Neeranchal incorporated the best practices of watershed management in India. It emphasized the need to improve knowledge sharing in support of project preparation, publish draft reports on progress achieved, collate best practices in key areas, conducting knowledge fairs and workshops. The challenges remained in enhanced participation of communities, building stronger capacities and systems to plan, implement, monitor, and post-project sustainability of local institutions and assets. These challenges were to be addressed during the implementation phase under Neeranchal.

NRAA – Watershed Development

The National Rainfed Area Authority (NRAA) was constituted as an attached office of the Department of Agriculture and Cooperation in 2006. The authority serves as an advisory body for policy and program formulation and monitoring of schemes and programs to resolve the agrarian challenges across the vast rainfed system of the country besides promoting sustainable practices for steady growth of the agricultural sector and farmers’ welfare.

The NRAA serves as a knowledge platform and connects research and academic institutions and implementing agencies.
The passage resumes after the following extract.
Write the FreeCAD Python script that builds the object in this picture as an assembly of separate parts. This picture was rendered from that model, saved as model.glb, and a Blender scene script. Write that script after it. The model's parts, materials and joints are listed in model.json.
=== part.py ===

It also focuses on livelihood opportunities for the landless and marginal farmers who constitute a large majority of the rainfed area population. The strategy for achieving sustainable and comprehensive development of the rainfed system in the country is guided by the principles of integrated farming systems, watershed management, and resilience in the context of climate change.

The long-term measures for drought mitigation suggested by the NRAA are in-situ conservation of rainwater, contour cultivation, and sowing on ridges or raised beds, especially in black soils can raise productivity by 15-20%. The seed replacement rate of pulses, oilseeds, and cereals with the latest improved varieties would enable enhanced yields. Breed improvement of cattle population along with castration of scrub bulls has been identified as a major intervention. The NRAA has also recommended longer credit cycles in rainfed areas in cases of weather contingency.

Conclusion – Watershed Development in India

To conclude, it can be said that India’s watershed development programs in the collaborative era have witnessed several success stories. The country has established an apex authority the NRAA for technical assistance. The program guidelines have been made highly participatory and adequate time has been given for implementation. The government has provided adequate resources and manpower for effective implementation. In the successful implementation of the Neeranchal program lies the future of millions of rainfed farmers in India.